If it doesn't, has anyone ever used the flux coated nickel silver rods (which, as far as I can tell, don't really have silver in them). They also have a tensile strength of 85,000 PSI. Do they work well for cromoly?


----------



## Winter Bicycles (Jun 8, 2008)

Whatcha building?

I use plenty of nickle silver, but for most fillet type applications, high nickel brass (CO4 from Gasflux and similar) works great. Both are fine for chromoly. And no, nickle silver doesn't have an appreciable amount of silver. Most has none (unless in the copper part of the alloy).

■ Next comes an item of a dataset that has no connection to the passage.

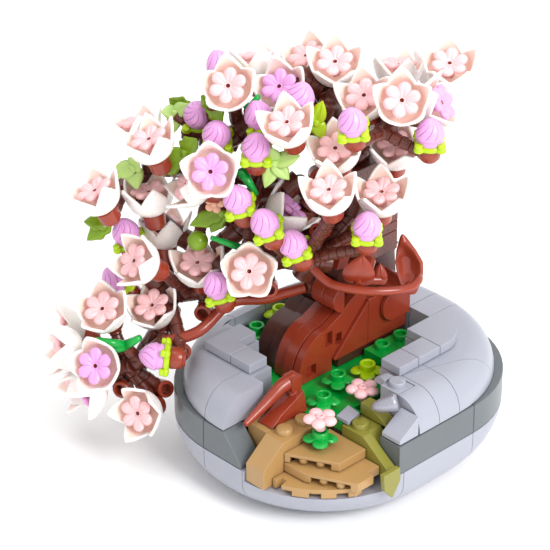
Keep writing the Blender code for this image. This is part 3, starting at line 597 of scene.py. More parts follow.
@dataclass
class Pot:
    """The grey pot: upturned bowl slopes, the dark belt, the dome and its raised plates."""

    half_x: float = 40.5
    half_y: float = 47.0
    corner: float = 32.5
    lip: float = 5.5
    tuck: float = 18.0
    corner_tuck: float = 22.6
    bowl_seams: Spot = (8.0, 14.5)
    notch: tuple[float, float, float, float] = (8.6, 60.0, -60.0, -17.2)
    belt_width: float = 7.8
    belt_gap: float = 0.3
    belt_slope: Spot = (0.2, 7.4)
    dome_corner: float = 38.0
    dome_rim: float = 8.3
    opening_y: float = -16.5
    core_box: RoundBox = RoundBox(32.2, 38.7, 24.2)

    def build(self) -> None:
        """Build and report every piece of the pot."""
        self.bowl()
        self.belt()
        self.belt_front()
        self.dome()
        self.raised_plates()
        self.core()

    def bowl_ring(self, height: float) -> Ring:
        """The bowl's outline at a height: straight lip, then an inward curve.

        Args:
            height: Where the outline is taken.

        Returns:
            Its ring of points.
        """
        curve = BELT_BOTTOM - self.lip
        drop = max(0.0, (curve - height) / curve)
        side = self.tuck * (1.0 - sqrt(max(0.0, 1.0 - drop * drop)))
        fall = (BELT_BOTTOM - height) / BELT_BOTTOM
        corner = self.corner_tuck * (1.0 - sqrt(max(0.0, 1.0 - fall * fall)))
        half_x, half_y = self.half_x - side, self.half_y - side
        reach = (self.half_x + self.half_y - 2.0 * self.corner) * sqrt(0.5) + self.corner - corner
        radius = ((half_x + half_y) * sqrt(0.5) - reach) / (sqrt(2.0) - 1.0)
        radius = min(radius, half_x - 0.2)
        return [(x, y, height) for x, y in RoundBox(half_x, half_y, radius).outline()]

    def bowl(self) -> None:
        """Lower bowl of upturned curved slopes, with its front notch for the sand plates."""
        rows = 14
        heights = [BELT_BOTTOM * (1.0 - cos(pi / 2.0 * k / rows)) for k in range(rows + 1)]
        form = Form()
        form.loft([self.bowl_ring(z) for z in heights])
        for axis, spot in zip((X_AXIS, Y_AXIS), self.bowl_seams):
            form.seams(axis, -spot, spot)
        bowl = form.to_object("pot_bowl_slopes", [GREY_ABS], edge=0.0)
        knife = Form()
        knife.prism(rectangle(*self.notch), NOTCH_FLOOR, BELT_BOTTOM + 5.0)
        carve(bowl, knife.to_object("notch", [GREY_ABS], edge=0.0))
        soften(bowl, EDGE)
        present(bowl, "light_grey", "pot_bowl")

    def belt(self) -> None:
        """Dark belt one brick high, in lengths with a fine seam between them."""
        box = RoundBox(self.half_x, self.half_y, self.corner)
        width, gap = self.belt_width, self.belt_gap
        straight_x, straight_y = self.half_x - self.corner, self.half_y - self.corner
        inner_x, inner_y = self.half_x - width, self.half_y - width
        lengths = {
            "belt_front_right": [(self.half_x, self.opening_y), (self.half_x, straight_y),
                                 (inner_x, straight_y), (inner_x, self.opening_y)],
            "belt_right_corner": box.corner(1, 1, gap, 90.0 - gap)
            + box.corner(1, 1, gap, 90.0 - gap, width)[::-1],
            "belt_back": [(straight_x, self.half_y)] + box.corner(-1, 1, 90.0, 180.0)
            + [(-self.half_x, -straight_y), (-inner_x, -straight_y)]
            + box.corner(-1, 1, 90.0, 180.0, width)[::-1] + [(straight_x, inner_y)],
            "belt_left_corner": box.corner(-1, -1, 180.0 + gap, 270.0 - gap)
            + box.corner(-1, -1, 180.0 + gap, 270.0 - gap, width)[::-1]}
        for node, outline in lengths.items():
            form = Form()
            form.prism(outline, BELT_BOTTOM + GAP, BELT_TOP)
            if node == "belt_back":
                form.seams(X_AXIS, -straight_x)
                form.seams(Y_AXIS, straight_y)
            present(form.to_object(node + "_brick", [SLATE_ABS]), "dark_grey", node)

    def belt_front(self) -> None:
        """The belt's front left brick, which slopes down to the rock garden."""
        bottom = BELT_BOTTOM + GAP
        left = self.corner - self.half_x
        crest, toe = self.belt_slope
        slope = [(left, bottom), (toe, bottom), (toe, bottom + 1.0), (crest, BELT_TOP), (left, BELT_TOP)]
        form = Form()
        form.bar(slope, -self.half_y, self.belt_width - self.half_y, Y_AXIS)
        present(form.to_object("belt_front_left_slope", [SLATE_ABS]), "dark_grey", "belt_front_left")

    def dome_outer(self, node: str, inset: float) -> Outline:
        """The outer edge of one stretch of the dome.

        Args:
            node: The stretch's node.
            inset: How far the edge is drawn in.

        Returns:
            The edge's points.
        """
        side_x, side_y = self.half_x - GAP, self.half_y - GAP
        box = RoundBox(side_x, side_y, self.dome_corner)
        if node == "dome_right":
            return ([(side_x - inset, -8.0)] + box.corner(1, 1, 0.0, 90.0, inset)
                    + [(0.2, side_y - inset)])
        if node == "dome_back":
            return ([(-0.1, side_y - inset)] + box.corner(-1, 1, 90.0, 180.0, inset)
                    + [(-side_x + inset, 0.0)])
        return ([(-side_x + inset, -GAP)] + box.corner(-1, -1, 180.0, 270.0, inset)
                + [(0.0, -side_y + inset)])

    def dome(self) -> None:
        """Curved slopes round the trunk: a quarter-round rim and a flat deck."""
        inner = {
            "dome_right": [(0.2, 29.4), (11.6, 29.4), (11.6, 15.6), (17.6, 15.6), (17.6, -1.0),
                           (31.4, -1.0), (31.4, -8.0)],
            "dome_back": [(-31.2, 0.0), (-31.2, 12.0), (-23.0, 12.0), (-23.0, 29.4), (-0.1, 29.4)],
            "dome_left": [(0.0, -31.0), (-4.0, -31.0), (-4.0, -23.8), (-17.0, -23.8), (-17.0, -16.4),
                          (-31.2, -16.4), (-31.2, -GAP)]}
        seams = {
            "dome_right": (((0.0, 0.2, 0.0), Y_AXIS), ((0.0, 8.6, 0.0), Y_AXIS), ((8.4, 0.0, 0.0), X_AXIS),
                           ((24.6, 0.0, 0.0), (1.0, -0.35, 0.0))),
            "dome_back": (((-8.4, 0.0, 0.0), X_AXIS), ((0.0, 12.6, 0.0), Y_AXIS)),
            "dome_left": (((-8.4, 0.0, 0.0), X_AXIS), ((0.0, -12.6, 0.0), Y_AXIS))}
        rows = 9
        for node, edge in inner.items():
            form, rings = Form(), []
            for k in range(rows + 1):
                turn = pi / 2.0 * k / rows
                inset = self.dome_rim * (1.0 - cos(turn))
                height = BELT_TOP + GAP + (BRICK - GAP) * sin(turn)
                rings.append([(x, y, height) for x, y in self.dome_outer(node, inset) + edge])
            form.loft(rings)
            for point, normal in seams[node]:
                form.split(point, normal)
            present(form.to_object(node + "_slopes", [GREY_ABS]), "light_grey", node)

    def raised_plates(self) -> None:
        """Smooth plates that step up the deck beside the trunk."""
        corner = arc(15.6, 18.9, 9.8, 0.0, 90.0, CORNER_STEPS)
        outlines = {
            "raised_tile_right": [(18.0, -1.2), (25.4, -1.2)] + corner
            + [(11.8, 28.7), (11.8, 15.8), (18.0, 15.8)],
            "raised_tile_left": [(-24.2, -31.2), (-5.4, -31.2), (-5.4, -24.2), (-17.4, -24.2),
                                 (-17.4, -17.2), (-24.2, -17.2)]}
        seams = {"raised_tile_right": (Y_AXIS, 6.8, 15.8), "raised_tile_left": (X_AXIS, -13.4)}
        for node, outline in outlines.items():
            form = Form()
            form.prism(outline, DOME_TOP + GAP, TILE_TOP)
            form.seams(*seams[node])
            present(form.to_object(node + "_plates", [GREY_ABS]), "light_grey", node)

    def core(self) -> None:
        """Bricks inside the belt that carry the garden and the trunk."""
        box = self.core_box
        outline = [(box.half_x, -11.2)]
        for sx, sy, start in ((1, 1, 0.0), (-1, 1, 90.0), (-1, -1, 180.0)):
            outline += box.corner(sx, sy, start, start + 90.0)
        outline += [(0.4, -box.half_y), (0.4, -23.2), (16.0, -23.2), (16.0, -19.8), (20.6, -19.8),
                    (20.6, -11.2)]
        form = Form()
        form.prism(outline, BELT_BOTTOM + GAP, CORE_TOP)
        present(form.to_object("core_bricks", [DARK_BROWN_ABS]), "core_brown", "pot_core")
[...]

56n silver is great stuff, but I'm not apt to try and build a fillet with it (well, not a big one). 

What is your application?


----------



## mchimonas (Dec 19, 2008)

Probably a fillet brazed mountain bike.


----------



## Winter Bicycles (Jun 8, 2008)

Nickel silver would certainly work, but typical brass (low fuming bronze), gasflux CO4 etc would work just as well, and usually be a bit less expensive. No reason to pay for a high silver content rod for this application (it's less suited, both as a material and in cost).


----------



## shiggy (Dec 19, 1998)

mchimonas said:


> Probably a fillet brazed mountain bike.


It is much more difficult to fillet braze with "silver."

Brass rod is plenty strong enough for the application.


----------



## mchimonas (Dec 19, 2008)

The Paterek Manual had alot of good things to say about nickel silver. I was thinking of trying it out just to learn new methods. I was thinking of using a lugged BB shell (silver brazing that). Using Nickel silver for the HT-DT, HT-TT, and ST-TT and brass for everything else (except small braze-ons). 

Incidently, according to Richard Finch (Welder's Handbook), welco 200 braze (56% silver) is (was) used for race car suspensions and airplane rib wings. Sounds almost too good to be true. he also states that some brazed joints can be stronger than the same joint welded. Interesting stuff. (I am enjoying the tips I am receiving and this discussion).

Marc


----------